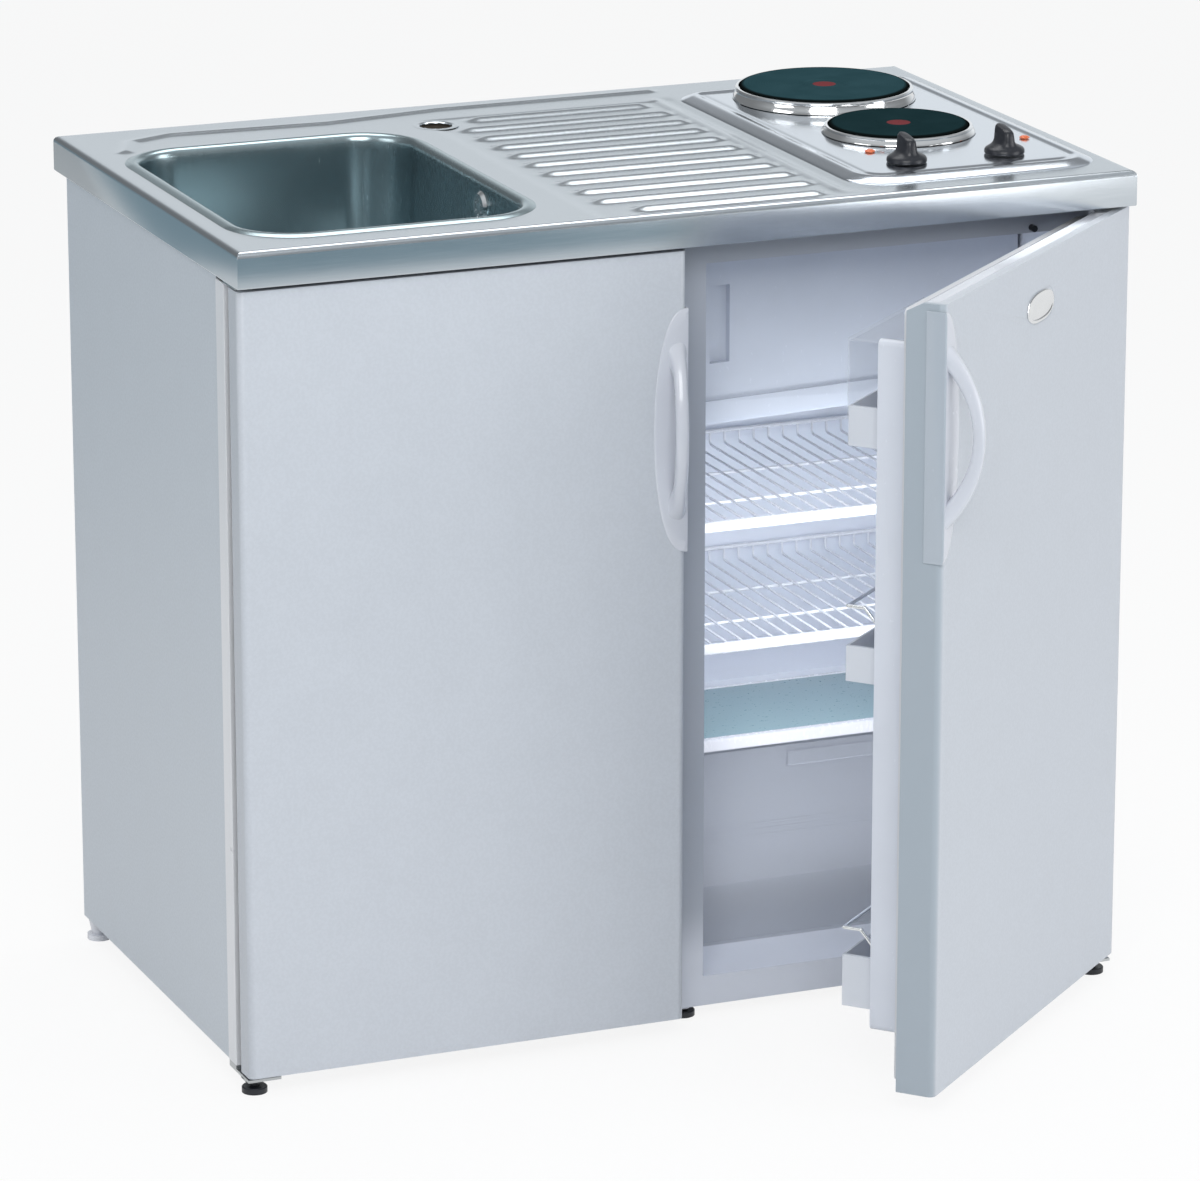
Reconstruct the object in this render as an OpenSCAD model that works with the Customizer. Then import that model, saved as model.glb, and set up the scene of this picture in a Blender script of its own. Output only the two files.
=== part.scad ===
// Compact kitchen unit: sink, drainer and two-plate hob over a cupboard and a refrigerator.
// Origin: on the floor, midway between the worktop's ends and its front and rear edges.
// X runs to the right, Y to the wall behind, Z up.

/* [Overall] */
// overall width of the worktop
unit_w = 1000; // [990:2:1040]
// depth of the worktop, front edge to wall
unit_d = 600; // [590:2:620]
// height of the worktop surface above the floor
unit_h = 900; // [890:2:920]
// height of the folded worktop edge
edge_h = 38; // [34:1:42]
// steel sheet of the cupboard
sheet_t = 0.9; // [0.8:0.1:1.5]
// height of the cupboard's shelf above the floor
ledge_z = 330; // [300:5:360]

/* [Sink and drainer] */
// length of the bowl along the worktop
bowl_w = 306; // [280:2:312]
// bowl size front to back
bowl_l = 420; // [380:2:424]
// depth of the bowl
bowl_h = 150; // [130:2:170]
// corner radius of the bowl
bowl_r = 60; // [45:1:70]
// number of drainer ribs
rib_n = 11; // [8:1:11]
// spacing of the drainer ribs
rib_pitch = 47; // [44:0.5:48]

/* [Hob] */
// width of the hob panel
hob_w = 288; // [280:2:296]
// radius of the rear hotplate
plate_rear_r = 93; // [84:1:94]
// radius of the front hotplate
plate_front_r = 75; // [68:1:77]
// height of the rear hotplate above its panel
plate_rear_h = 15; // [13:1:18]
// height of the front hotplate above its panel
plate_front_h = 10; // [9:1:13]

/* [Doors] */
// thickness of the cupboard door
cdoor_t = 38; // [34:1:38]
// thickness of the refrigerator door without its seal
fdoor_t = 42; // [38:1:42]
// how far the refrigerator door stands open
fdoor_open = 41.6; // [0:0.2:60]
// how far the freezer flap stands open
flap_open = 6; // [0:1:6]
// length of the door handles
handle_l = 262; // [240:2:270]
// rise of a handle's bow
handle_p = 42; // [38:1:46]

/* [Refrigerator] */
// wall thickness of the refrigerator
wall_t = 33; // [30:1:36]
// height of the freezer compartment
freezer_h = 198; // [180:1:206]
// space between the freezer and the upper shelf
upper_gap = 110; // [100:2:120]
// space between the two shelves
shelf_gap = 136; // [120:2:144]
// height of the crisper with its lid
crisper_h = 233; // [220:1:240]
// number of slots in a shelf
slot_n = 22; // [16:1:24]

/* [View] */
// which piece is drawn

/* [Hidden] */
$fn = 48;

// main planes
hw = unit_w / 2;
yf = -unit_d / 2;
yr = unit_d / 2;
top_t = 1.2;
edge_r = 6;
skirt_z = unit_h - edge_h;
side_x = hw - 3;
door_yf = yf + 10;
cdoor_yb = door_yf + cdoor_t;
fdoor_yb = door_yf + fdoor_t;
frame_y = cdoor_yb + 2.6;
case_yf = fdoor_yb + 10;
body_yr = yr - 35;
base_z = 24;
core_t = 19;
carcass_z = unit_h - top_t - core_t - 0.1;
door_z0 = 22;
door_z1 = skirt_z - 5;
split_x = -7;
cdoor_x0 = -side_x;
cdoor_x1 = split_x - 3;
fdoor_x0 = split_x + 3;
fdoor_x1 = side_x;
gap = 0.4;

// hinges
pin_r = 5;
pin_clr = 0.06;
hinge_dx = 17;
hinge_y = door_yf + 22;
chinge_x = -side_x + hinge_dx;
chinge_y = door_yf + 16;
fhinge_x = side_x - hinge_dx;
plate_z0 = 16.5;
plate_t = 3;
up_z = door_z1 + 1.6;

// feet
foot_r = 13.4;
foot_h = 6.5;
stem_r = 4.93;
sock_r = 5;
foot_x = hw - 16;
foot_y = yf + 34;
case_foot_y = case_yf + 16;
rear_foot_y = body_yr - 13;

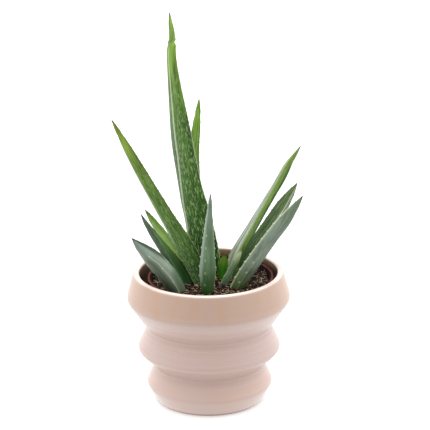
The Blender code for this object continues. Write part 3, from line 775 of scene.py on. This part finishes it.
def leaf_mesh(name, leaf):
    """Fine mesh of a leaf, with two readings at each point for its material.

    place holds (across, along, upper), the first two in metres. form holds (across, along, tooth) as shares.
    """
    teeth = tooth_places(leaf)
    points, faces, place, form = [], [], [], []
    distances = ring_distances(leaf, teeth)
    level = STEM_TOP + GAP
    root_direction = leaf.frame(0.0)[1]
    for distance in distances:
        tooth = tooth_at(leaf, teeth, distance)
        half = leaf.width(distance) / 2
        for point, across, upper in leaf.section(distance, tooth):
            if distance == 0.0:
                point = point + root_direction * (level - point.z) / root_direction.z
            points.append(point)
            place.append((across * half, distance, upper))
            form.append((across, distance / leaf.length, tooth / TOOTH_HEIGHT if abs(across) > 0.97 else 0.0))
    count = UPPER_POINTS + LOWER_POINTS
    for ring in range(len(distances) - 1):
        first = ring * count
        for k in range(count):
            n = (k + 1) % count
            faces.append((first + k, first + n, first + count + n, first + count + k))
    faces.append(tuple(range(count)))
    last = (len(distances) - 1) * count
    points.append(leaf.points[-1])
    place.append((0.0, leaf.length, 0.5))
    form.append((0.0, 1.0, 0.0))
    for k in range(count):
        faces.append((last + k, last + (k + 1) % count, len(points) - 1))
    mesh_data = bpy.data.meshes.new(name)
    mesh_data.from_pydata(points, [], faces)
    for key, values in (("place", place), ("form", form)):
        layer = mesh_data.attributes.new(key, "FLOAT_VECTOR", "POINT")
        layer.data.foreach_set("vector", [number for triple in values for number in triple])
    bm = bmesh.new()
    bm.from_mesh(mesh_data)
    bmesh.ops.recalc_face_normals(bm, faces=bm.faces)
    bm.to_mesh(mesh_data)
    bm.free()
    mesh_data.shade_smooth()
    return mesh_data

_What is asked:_
Print the listing above in full, exactly as it is.

_Complete response:_
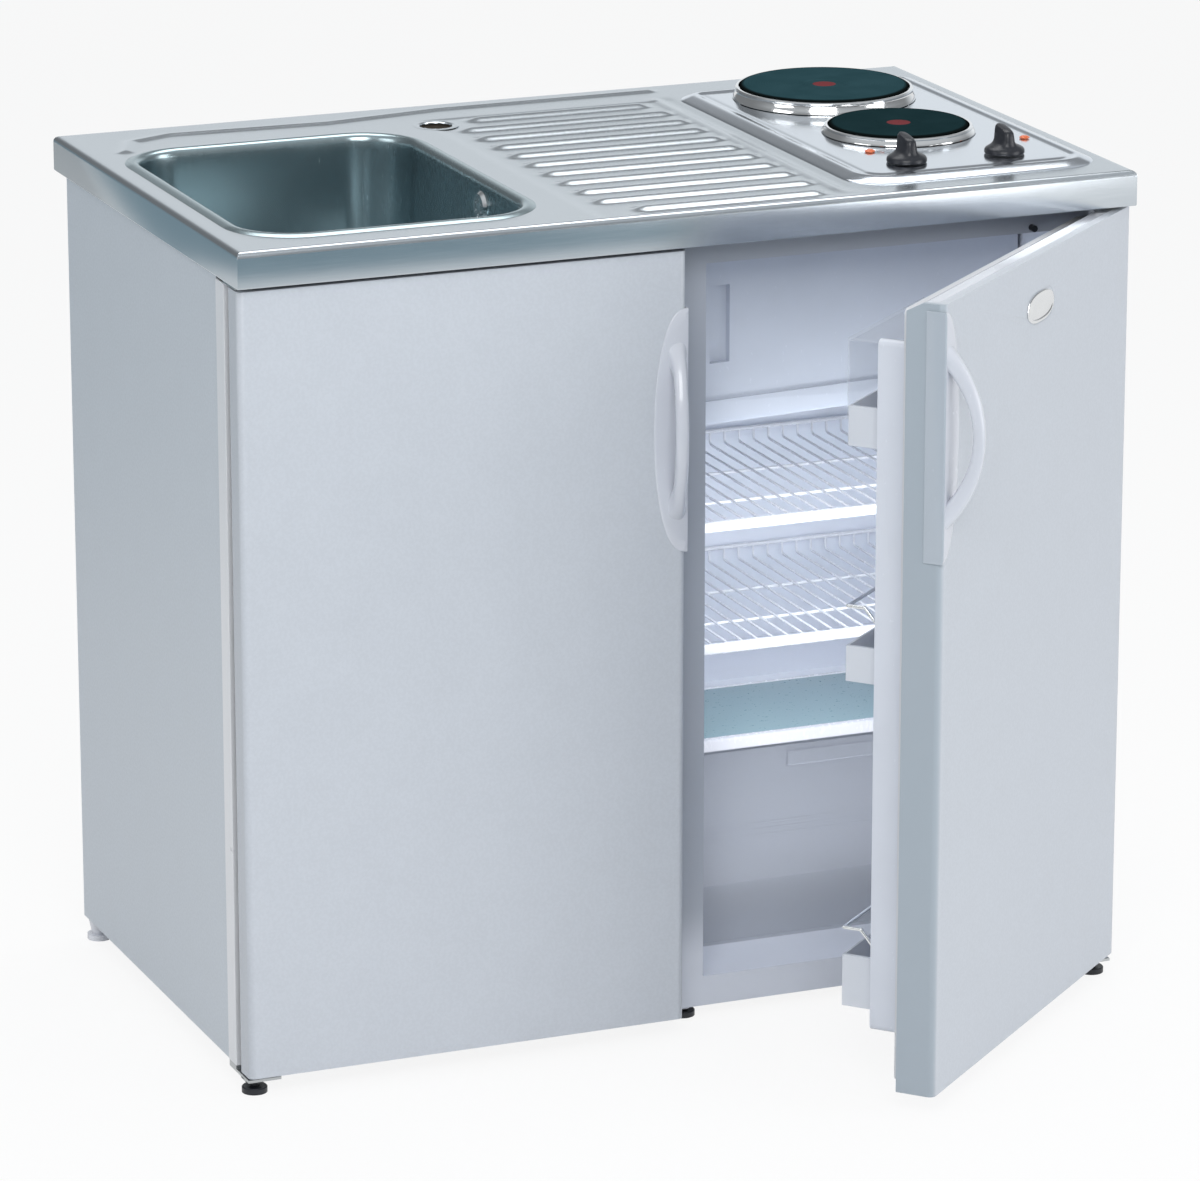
Reconstruct the object in this render as an OpenSCAD model that works with the Customizer. Then import that model, saved as model.glb, and set up the scene of this picture in a Blender script of its own. Output only the two files.
=== part.scad ===
// Compact kitchen unit: sink, drainer and two-plate hob over a cupboard and a refrigerator.
// Origin: on the floor, midway between the worktop's ends and its front and rear edges.
// X runs to the right, Y to the wall behind, Z up.

/* [Overall] */
// overall width of the worktop
unit_w = 1000; // [990:2:1040]
// depth of the worktop, front edge to wall
unit_d = 600; // [590:2:620]
// height of the worktop surface above the floor
unit_h = 900; // [890:2:920]
// height of the folded worktop edge
edge_h = 38; // [34:1:42]
// steel sheet of the cupboard
sheet_t = 0.9; // [0.8:0.1:1.5]
// height of the cupboard's shelf above the floor
ledge_z = 330; // [300:5:360]

/* [Sink and drainer] */
// length of the bowl along the worktop
bowl_w = 306; // [280:2:312]
// bowl size front to back
bowl_l = 420; // [380:2:424]
// depth of the bowl
bowl_h = 150; // [130:2:170]
// corner radius of the bowl
bowl_r = 60; // [45:1:70]
// number of drainer ribs
rib_n = 11; // [8:1:11]
// spacing of the drainer ribs
rib_pitch = 47; // [44:0.5:48]

/* [Hob] */
// width of the hob panel
hob_w = 288; // [280:2:296]
// radius of the rear hotplate
plate_rear_r = 93; // [84:1:94]
// radius of the front hotplate
plate_front_r = 75; // [68:1:77]
// height of the rear hotplate above its panel
plate_rear_h = 15; // [13:1:18]
// height of the front hotplate above its panel
plate_front_h = 10; // [9:1:13]

/* [Doors] */
// thickness of the cupboard door
cdoor_t = 38; // [34:1:38]
// thickness of the refrigerator door without its seal
fdoor_t = 42; // [38:1:42]
// how far the refrigerator door stands open
fdoor_open = 41.6; // [0:0.2:60]
// how far the freezer flap stands open
flap_open = 6; // [0:1:6]
// length of the door handles
handle_l = 262; // [240:2:270]
// rise of a handle's bow
handle_p = 42; // [38:1:46]

/* [Refrigerator] */
// wall thickness of the refrigerator
wall_t = 33; // [30:1:36]
// height of the freezer compartment
freezer_h = 198; // [180:1:206]
// space between the freezer and the upper shelf
upper_gap = 110; // [100:2:120]
// space between the two shelves
shelf_gap = 136; // [120:2:144]
// height of the crisper with its lid
crisper_h = 233; // [220:1:240]
// number of slots in a shelf
slot_n = 22; // [16:1:24]

/* [View] */
// which piece is drawn

/* [Hidden] */
$fn = 48;

// main planes
hw = unit_w / 2;
yf = -unit_d / 2;
yr = unit_d / 2;
top_t = 1.2;
edge_r = 6;
skirt_z = unit_h - edge_h;
side_x = hw - 3;
door_yf = yf + 10;
cdoor_yb = door_yf + cdoor_t;
fdoor_yb = door_yf + fdoor_t;
frame_y = cdoor_yb + 2.6;
case_yf = fdoor_yb + 10;
body_yr = yr - 35;
base_z = 24;
core_t = 19;
carcass_z = unit_h - top_t - core_t - 0.1;
door_z0 = 22;
door_z1 = skirt_z - 5;
split_x = -7;
cdoor_x0 = -side_x;
cdoor_x1 = split_x - 3;
fdoor_x0 = split_x + 3;
fdoor_x1 = side_x;
gap = 0.4;

// hinges
pin_r = 5;
pin_clr = 0.06;
hinge_dx = 17;
hinge_y = door_yf + 22;
chinge_x = -side_x + hinge_dx;
chinge_y = door_yf + 16;
fhinge_x = side_x - hinge_dx;
plate_z0 = 16.5;
plate_t = 3;
up_z = door_z1 + 1.6;

// feet
foot_r = 13.4;
foot_h = 6.5;
stem_r = 4.93;
sock_r = 5;
foot_x = hw - 16;
foot_y = yf + 34;
case_foot_y = case_yf + 16;
rear_foot_y = body_yr - 13;

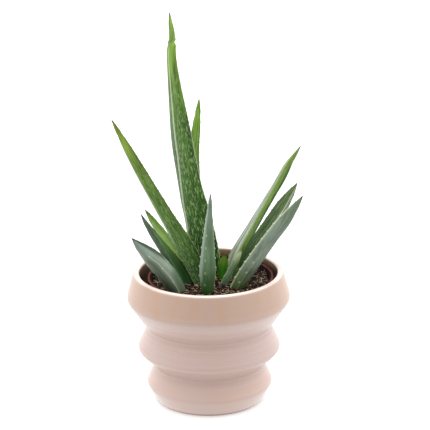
The Blender code for this object continues. Write part 3, from line 775 of scene.py on. This part finishes it.
def leaf_mesh(name, leaf):
    """Fine mesh of a leaf, with two readings at each point for its material.

    place holds (across, along, upper), the first two in metres. form holds (across, along, tooth) as shares.
    """
    teeth = tooth_places(leaf)
    points, faces, place, form = [], [], [], []
    distances = ring_distances(leaf, teeth)
    level = STEM_TOP + GAP
    root_direction = leaf.frame(0.0)[1]
    for distance in distances:
        tooth = tooth_at(leaf, teeth, distance)
        half = leaf.width(distance) / 2
        for point, across, upper in leaf.section(distance, tooth):
            if distance == 0.0:
                point = point + root_direction * (level - point.z) / root_direction.z
            points.append(point)
            place.append((across * half, distance, upper))
            form.append((across, distance / leaf.length, tooth / TOOTH_HEIGHT if abs(across) > 0.97 else 0.0))
    count = UPPER_POINTS + LOWER_POINTS
    for ring in range(len(distances) - 1):
        first = ring * count
        for k in range(count):
            n = (k + 1) % count
            faces.append((first + k, first + n, first + count + n, first + count + k))
    faces.append(tuple(range(count)))
    last = (len(distances) - 1) * count
    points.append(leaf.points[-1])
    place.append((0.0, leaf.length, 0.5))
    form.append((0.0, 1.0, 0.0))
    for k in range(count):
        faces.append((last + k, last + (k + 1) % count, len(points) - 1))
    mesh_data = bpy.data.meshes.new(name)
    mesh_data.from_pydata(points, [], faces)
    for key, values in (("place", place), ("form", form)):
        layer = mesh_data.attributes.new(key, "FLOAT_VECTOR", "POINT")
        layer.data.foreach_set("vector", [number for triple in values for number in triple])
    bm = bmesh.new()
    bm.from_mesh(mesh_data)
    bmesh.ops.recalc_face_normals(bm, faces=bm.faces)
    bm.to_mesh(mesh_data)
    bm.free()
    mesh_data.shade_smooth()
    return mesh_data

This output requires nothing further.